Ne les éteignez pas.

 

 

Ne les éteignez pas, si jamais vous pouvez le faire, ces vues étranges,  lumières déplacées.

Elles traversent, depuis un fond vague auquel les renvoie en partie le jeu des vitres, le volume du compartiment. Elles se croisent, s’effacent et se réécrivent,  se combinent au passage avec des éléments du dehors ou glissent sur eux  selon le déplacement fluide du convoi, suspendent leurs énigmes visuelles, trépignent au rythme des brefs claquements espacés  qui ponctuent la  vitesse lisse des roues de métal sur le métal des rails. 

Ne les éteignez surtout pas, dormeurs à demi dans l’inconfort luisant des sièges, même si elles vous agacent entre deux somnolences. Ni vous les veilleurs, mal accoudés dans le couloir pour observer l’extérieur, témoins de leur succession imprévisible qui vous intrigue et parfois vous lasse. 

Regardez-les… Souvent votre seul tort est de chercher à reconstituer, oh le grand mot, ce qui se déroule. Ainsi de ce rectangle inopiné et comme inopportun, très mince et allongé, jaune soleil un peu bruni de nuit, suspendu au-dessus du paysage presque éteint d’hiver. On dirait qu’il vient de reléguer le disque solaire, encore partiellement visible sur la gauche. La vue d’abord s’efforce de réduire l’incompatibilité pour elle foncière entre cette forme d’une perfection que l’on pourrait dire technique, présence incongrue, presque provocante, et sous elle, en pente légère vers le chemin de fer, barrée vers le haut par un sombre étirement boisé dont se déprend, sombre elle aussi, la masse d’une bâtisse, une étendue neigeuse où s’alignent les menues silhouettes de banals arbres nus. A mieux s’appliquer elle perçoit quelques bribes d’éclairage de l’espace resserré où se tiennent les voyageurs. 

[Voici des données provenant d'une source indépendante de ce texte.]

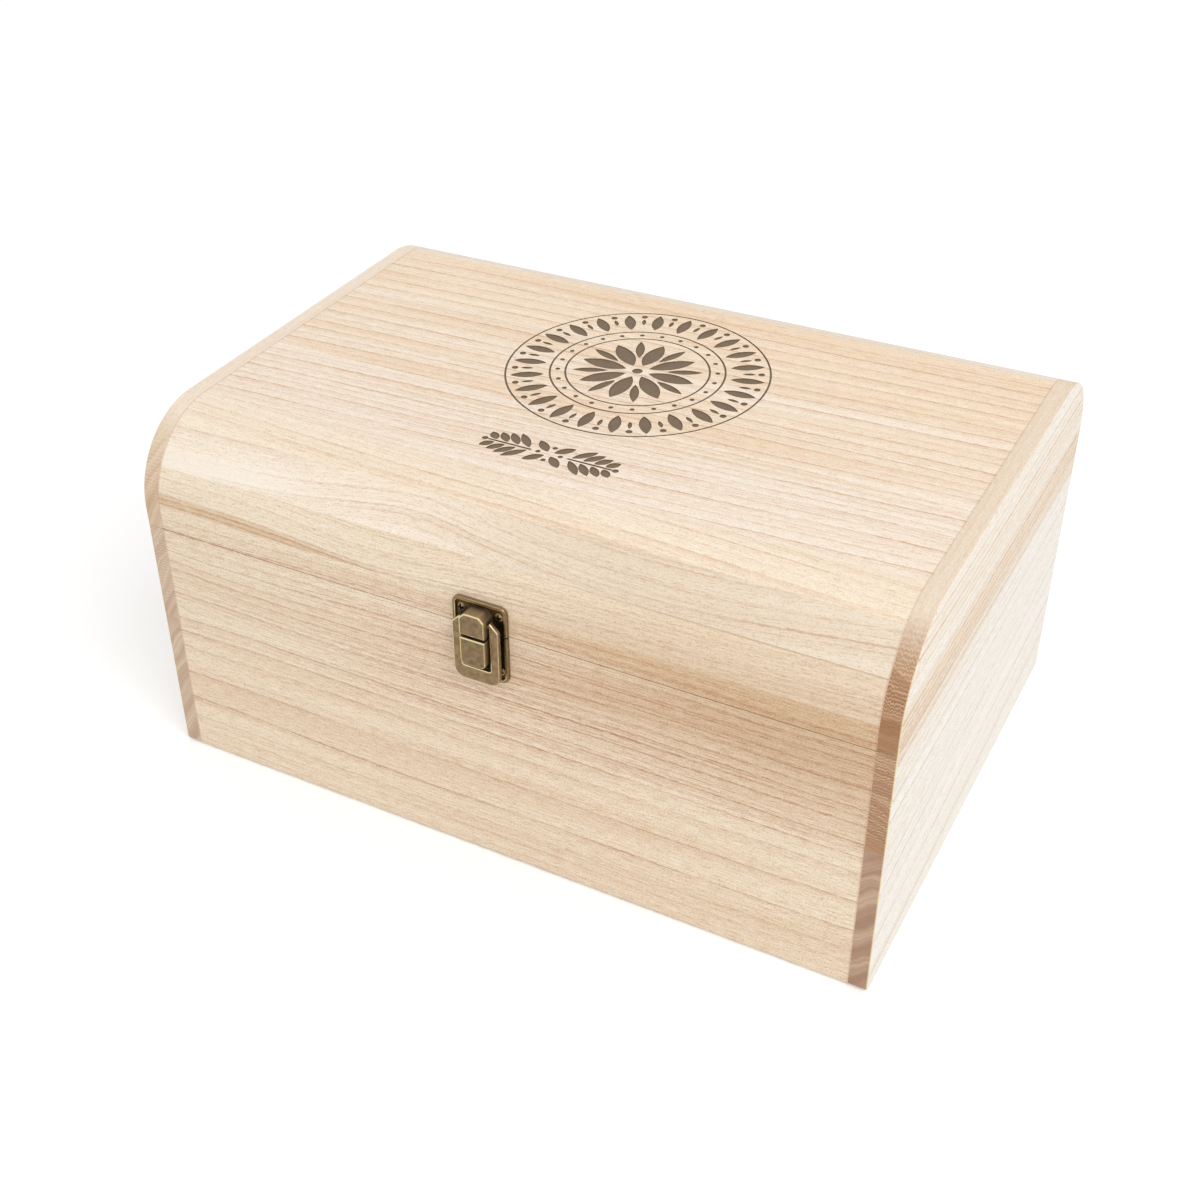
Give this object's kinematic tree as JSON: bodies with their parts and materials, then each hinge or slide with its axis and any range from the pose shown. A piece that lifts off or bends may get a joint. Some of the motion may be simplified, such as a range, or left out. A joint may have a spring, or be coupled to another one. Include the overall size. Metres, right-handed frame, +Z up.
{
  "type": "hinged keepsake box",
  "caption": "Hinged wooden keepsake box with a lid rounded at front and back, an engraved flat top and a ring clasp.",
  "frame": {"origin": "on the resting plane, in the middle of the overall width and of the overall depth with clasp and hinges", "axes": "+X to the right along the width, +Y from the clasp side to the hinge side, +Z up"},
  "size_m": [0.35, 0.2644, 0.175],
  "materials": {
    "front_and_back_wood": "bare sanded pale wood, warm beige, fine level grain along the width",
    "side_wood": "bare sanded pale wood, cream faces with grain from front to back and tan end grain on the edges",
    "stave_wood": "bare sanded pale wood with a cathedral figure",
    "lid_top_wood": "bare sanded pale wood with brown growth lines and a shallow brown engraving",
    "bottom_panel_wood": "bare thin wooden panel",
    "bronze": "antique bronze plating, dark olive brown with bright worn edges",
    "bronze_screws": "antique bronze plated screws",
    "bronze_pins": "antique bronze plated steel pin"
  },
  "bodies": {
    "base": {"base_front_panel": "front_and_back_wood", "base_back_panel": "front_and_back_wood", "base_bottom_panel": "bottom_panel_wood", "base_left_lower_board": "side_wood", "base_left_upper_board": "side_wood", "base_right_lower_board": "side_wood", "base_right_upper_board": "side_wood", "clasp_base_plate": "bronze", "clasp_keeper": "bronze", "clasp_base_screws": "bronze_screws", "left_hinge_base_leaf": "bronze", "left_hinge_pin": "bronze_pins", "right_hinge_base_leaf": "bronze", "right_hinge_pin": "bronze_pins", "hinge_base_screws": "bronze_screws"},
    "lid": {"lid_front_rail": "front_and_back_wood", "lid_front_lower_stave": "stave_wood", "lid_front_upper_stave": "stave_wood", "lid_top_front_board": "lid_top_wood", "lid_top_middle_board": "lid_top_wood", "lid_top_rear_board": "lid_top_wood", "lid_back_upper_stave": "stave_wood", "lid_back_lower_stave": "stave_wood", "lid_back_rail": "front_and_back_wood", "lid_left_side": "side_wood", "lid_right_side": "side_wood", "clasp_lid_plate": "bronze", "clasp_nose": "bronze", "clasp_lid_screws": "bronze_screws", "left_hinge_lid_leaf": "bronze", "right_hinge_lid_leaf": "bronze", "hinge_lid_screws": "bronze_screws"},
    "latch_ring": {"clasp_ring": "bronze"}
  },
  "joints": [
    {"name": "lid_hinge", "type": "hinge", "parent": "base", "child": "lid", "pos_m": [0, 0.12852, 0.1252], "axis": [-1, 0, 0], "range_deg": [0, 105]},
    {"name": "ring_pivot", "type": "hinge", "parent": "lid", "child": "latch_ring", "pos_m": [-0.0009, -0.1286, 0.1309], "axis": [-1, 0, 0], "range_deg": [0, 180]}
  ]
}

Par effet de miroir concomitant avec la traversée, par le regard, des vitres, le proche et le lointain, le dehors et l’intérieur se nouent et parfois se distinguent, souvent se mêlent, et souvent énigmatiquement. Le long rectangle jaune traduit la projection d’une veilleuse zoomée par la combinatoire mouvante du moment… 

… Oui, c’est cela sans doute, mais aussi et surtout davantage. C’est aussi ce qui ne s’explique pas. La vitesse et l’immobile ainsi que  d’autres contradictoires se rencontrent, se renvoient, jouent entre eux, se livrent parfois, parfois se dérobent… Oh, cet enchantement de fantaisie qui sans mots parle !

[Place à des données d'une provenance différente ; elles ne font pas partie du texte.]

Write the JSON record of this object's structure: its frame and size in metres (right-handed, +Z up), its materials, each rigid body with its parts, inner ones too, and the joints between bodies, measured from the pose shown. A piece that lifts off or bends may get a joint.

Laissez aller vos yeux car derrière les  rétines  trop de mental s’accroche et rend la vue raisonneuse et projective, intentionnelle, si étrangère à celle qui même et surtout dans l’étonnement reçoit. 

Enfants,  vous renonciez à plaisir, le soir venu, au pourquoi des évolutions de phares de voitures sur le plafond de la chambre à coucher, ou, sur les chemins des jours clairs, à saisir celles des rayons solaires à travers les tamis superposés des feuillages ; ou bien encore, dans la ville multiple, vous trouviez une saveur de rêverie dans l’énigme acceptée des reflets qu’émettaient les fenêtres  selon leur angle d’ouverture et vos déplacements… Souvenez-vous : à regarder ainsi vous finissiez par voir !

Se défaire  pour un temps, fût-il bref, de l’enchaînement interprétatif du perçu vaut la peine  - ou plutôt l’abandon. Le réel entre en vous par son évidence et comprendre devient secondaire au profit d’une immédiate connaissance. Vous ne voyez plus de processus ni d’objets ou de signes, mais enfin la présence unique et mélangée du monde, à l’épreuve de l’instant qui la soustrait aussitôt qu’il l’apporte.  Car elle ne quittera pas le cÅ“ur conscient et la mémoire.  

Alors éteignez-la donc, la lampe drue de votre tête, et accueillez à fond telle scène fugace fixée par l’attention de passagers d’un train d’hiver.

Regardez l’entrecoupement enjoué des reflets et des formes, aussi ce substitut de  soleil déconcertant à la possible ironie, et simplement, sur le blanc ou le gris-bleu de la neige, donnée-là, inutile, fragile, poignante pour certains, la beauté soutenue de quelque alignement d’arbres.

 

 

 

Annie

 

Saisie d’un instant que tu te refuses à laisser passer sans en garder trace. Il s’agit ici de toi, sans doute confortablement installée dans la chaleur de l’avion, de ta présence qui s’affirme dans un reflet. Conscience aiguë de ta propre évanescence, du privilège qu’il y a à être cette conscience ici et maintenant, jubilation d’un début de voyage ou bien désir de retenir une image d’un lieu que tu quittes ? Corps pris dans l’urgence du mouvement de l’appareil, n’ayant pas le loisir d’aller et venir pour mieux cadrer ce second sujet : des arbres pris sous une neige qui, aperçue de l’avion, nous invite à la rejoindre, cotonneuse, enveloppante et douce comme la mémoire trompeuse d’un instant d’enfance.   

 

 

 

Richard

 

Je vous demande d’interpréter.

Ne cherchez pas la réalité.

Laissez-vous emporter par l’image.

Que voyez-vous ?

Que se cache-t-il derrière cet instantané ? Ce moment de vie.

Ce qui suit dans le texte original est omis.